Above all, there must be respect for the horse, he said.
The Jockey Club, he said, continued to believe that horses should compete only when free from the influence of medication, and it supported reforms that make up the national uniform medication program first proposed in 2011.
However, only four of the 38 states with racing have fully implemented the national uniform medication program thus far – Delaware, Maryland, Massachusetts and Virginia.
A dozen others were in various stages of “adoption”, but have yet to commit to a definitive implementation date — often because of the simple fact the bureaucratic process can be painstakingly slow.
“While there is no doubt that some of those shown in the March 20 video deserve condemnation for their actions and their attitudes, representatives of states that have not adopted the national uniform medication program should also shoulder blame for the current state of affairs.
“Their inaction feeds the negative perceptions of our sport and lends credence to the charge that we are incapable of broad-based reform.
“For every small step forward — whether it’s a televised racing series, a marketing tour, or new owner and new fan initiatives — we take two giants steps backward when prospective fans, owners, television networks, sponsors, elected officials or animal rights advocates read and see media reports that convey inhumane treatment of our athletes and a lack of integrity in our sport.

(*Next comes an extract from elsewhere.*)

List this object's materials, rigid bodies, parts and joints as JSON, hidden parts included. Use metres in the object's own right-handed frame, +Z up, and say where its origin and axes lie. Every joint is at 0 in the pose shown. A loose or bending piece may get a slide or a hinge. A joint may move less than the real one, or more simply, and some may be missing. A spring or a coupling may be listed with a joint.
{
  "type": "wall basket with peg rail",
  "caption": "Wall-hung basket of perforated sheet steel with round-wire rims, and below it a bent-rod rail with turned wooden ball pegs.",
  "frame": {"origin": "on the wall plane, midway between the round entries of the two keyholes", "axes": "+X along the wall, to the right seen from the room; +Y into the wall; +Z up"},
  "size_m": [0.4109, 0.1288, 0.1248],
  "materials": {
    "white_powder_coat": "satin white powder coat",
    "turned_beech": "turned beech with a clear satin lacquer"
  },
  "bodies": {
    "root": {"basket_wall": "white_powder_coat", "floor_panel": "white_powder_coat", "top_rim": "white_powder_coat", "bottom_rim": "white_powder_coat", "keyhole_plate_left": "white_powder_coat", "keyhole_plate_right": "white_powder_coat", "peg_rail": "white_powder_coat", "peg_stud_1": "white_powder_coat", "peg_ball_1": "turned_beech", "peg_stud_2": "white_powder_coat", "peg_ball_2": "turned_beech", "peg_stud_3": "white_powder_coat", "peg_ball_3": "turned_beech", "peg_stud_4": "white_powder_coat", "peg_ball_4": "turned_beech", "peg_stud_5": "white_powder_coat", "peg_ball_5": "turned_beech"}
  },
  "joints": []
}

“Enough is enough. The horses deserve better. Owners and trainers deserve better. And in a sport based on the integrity of competition, certainly fans who wager their hard earned money deserve better.”

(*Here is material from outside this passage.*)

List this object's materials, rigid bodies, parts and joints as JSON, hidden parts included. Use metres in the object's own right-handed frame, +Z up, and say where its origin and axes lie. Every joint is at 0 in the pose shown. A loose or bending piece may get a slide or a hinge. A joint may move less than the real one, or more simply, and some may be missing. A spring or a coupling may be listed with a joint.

Phipps said The Jockey Club supported the medication reforms on a state-by-state basis, but the clock was ticking. If the state-by-state approach failed to produce the needed changes, the organisation would look to alternative avenues, such as federal legislation, he warned.
“The draft legislation proposed by some federal lawmakers involving the United States Anti-Doping Agency (USADA) is a highly attractive model. The USADA has the experience, the knowledge and the credibility to bring much-needed integrity to our sport.
“The time to draw that proverbial line in the sand is rapidly approaching and The Jockey Club’s Board of Stewards plans to do that no later than the 62nd annual Round Table Conference on August 10, 2014.
“Over the coming weeks and months, we will carefully assess the progress and the status of the national medication reform campaign.
“If the major racing states have not implemented these reforms, The Jockey Club will reach out to federal lawmakers who have previously proposed federal legislation for our industry and to other supporters of this approach.
“We will aggressively seek rapid implementation, including steps leading toward the elimination of all race-day medications.
With the safety of our horses, the integrity of competition and the general perception of the sport all at risk, we cannot afford to wait any longer.”
The chairman of the International Federation of Horse Racing Authorities (IFHA), Louis Romanet, commenting on the PETA inquiry, said his body encouraged US racing regulatory authorities and law enforcement agencies to leave no stone unturned in their investigation of these matters.
“Two key missions of the IFHA are to ensure the quality and fairness of racing in the interest of both the breeding and the public and to provide the organization on racecourses of the protection of the welfare of horses, jockeys and the people attending.
“Any matter that is a threat to these fundamental ideals must be promptly handled by the appropriate regulatory authorities.”
He said the IFHA fully supported its North American colleagues who sought a comprehensive national reform of medication rules, laboratory standards and penalties.
“The adoption of a national uniform medication program is paramount to the reform of medication rules in North America and demonstrates the value of regulatory authorities working together to harmonize racing rules.”